En esta primera entrega de Los cuentos que no nos contaron, hablaremos de Caperucita Roja. Como sabéis, las versiones han variado mucho desde la historia original hasta las que han llegado a nuestros días. De hecho, precisamente de Caperucita ya había dos versiones “antiguas”. Una es la de Charles Perrault, que se parece bastante a la que conocemos popularmente; y otra la de los Hermanos Grimm, de la que hablaremos a continuación.

Había en una aldea una niña muy buena y muy bonita, el orgullo de su madre, y a la que su abuela había regalado una capa roja por la que todos la conocían. Un día, Caperucita le iba a llevar un pastel a su abuelita que vivía al otro lado del bosque y se encontró al lobo con quien su madre le había dicho que tuviera mucho cuidado. Lo cierto es que el lobo no se la comió, pues su intención era llegar a casa de la abuela antes que la niña, comerse a la anciana y después a la pequeña. Así lo hizo, con tan buena suerte para ellas y tan mala para él, que un cazador las salvó y todos vivieron felices y comieron perdices… menos el lobo.

A estas alturas y después de mucho analizar el cuento, a nadie le cabe la duda de que Caperucita era una pequeña recién llegada a la adolescencia y el lobo no es más que el símbolo de su primer escarceo amoroso… que la intenta “devorar”. También aparecen la madre que la alerta de sus posibles deseos y la figura paterna del cazador que la protege y salva; todo envuelto en una capa del color de la pasión.

En la versión de los Hermanos Grimm, la acción transcurre prácticamente como la conocemos. Caperucita sale de su casa y se encuentra en el bosque con el lobo, quien se interesa por su destino. La niña le da indicaciones muy concisas sobre la casa de su abuelita que se encuentra a un kilómetro aproximadamente (¿será porque realmente buscaba que se la comiese para poder escapar románticamente con él?) y él, que llevaba tres días sin comer, comenzaba a preparar su plan. Por eso le sugiere a la pequeña que recoja unas flores para su abuela. Ella le hace caso y él aprovecha para adelantarse, entrar en casa de la octogenaria, engañarla y comérsela. Por fin llega Caperucita, con su botella de vino, su pastel y sus flores. Sabía que tenía que empezar diciéndole “buenos días” a su abuelita, a lo que ella no le contestó. La niña se fijó en lo desproporcionado de sus orejas, de sus ojos y de sus brazos…

Son para abrazarte mejor – contestó el lobo desde la cama.

Después se percató de su boca y… ¡ÑAM! Se la comió.

El lobo decidió echarse una siesta, y sus ronquidos hicieron sospechar a un cazador que pasaba por allí y le extrañaba que la vieja anciana soplara de aquella manera.

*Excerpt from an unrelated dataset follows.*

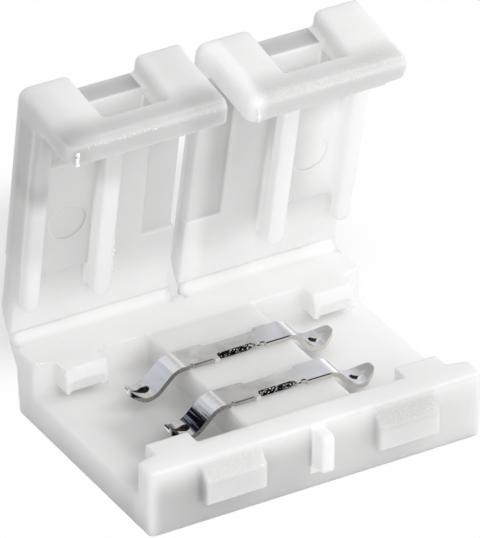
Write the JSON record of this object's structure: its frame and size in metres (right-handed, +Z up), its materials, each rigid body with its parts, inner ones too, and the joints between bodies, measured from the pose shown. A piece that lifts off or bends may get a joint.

¡Así que te encuentro aquí, viejo pecador! ¡Hacía tiempo que te buscaba!

El cazador abrió la barriga del lobo y salieron las dos féminas. Caperucita llenó de piedras el vientre del animal, quien al intentar huir, no soportó el esfuerzo y murió.

Pero esta historia no termina aquí, pues en otro de sus viajes por el bosque hacia casa de su abuela, otro lobo la persiguió e intentó distraerla. Caperucita ya había aprendido la lección y continuó derechita a su destino. Una vez allí, avisó a su abuela y cerraron bien la puerta. ¡Menos mal! Pues el lobo estaba intentando de nuevo hacerse pasar por la niña y entrar en la casa. Al ver que no iba a lograrlo, decidió subirse al tejado y esperar que llegara el atardecer para que la niña se fuera y poder devorarla tranquilamente. La abuela y la nieta colocan en la puerta una olla de agua de cocer salchichas en la que el lobo, atraído por el olor, acaba cayendo… y se coció.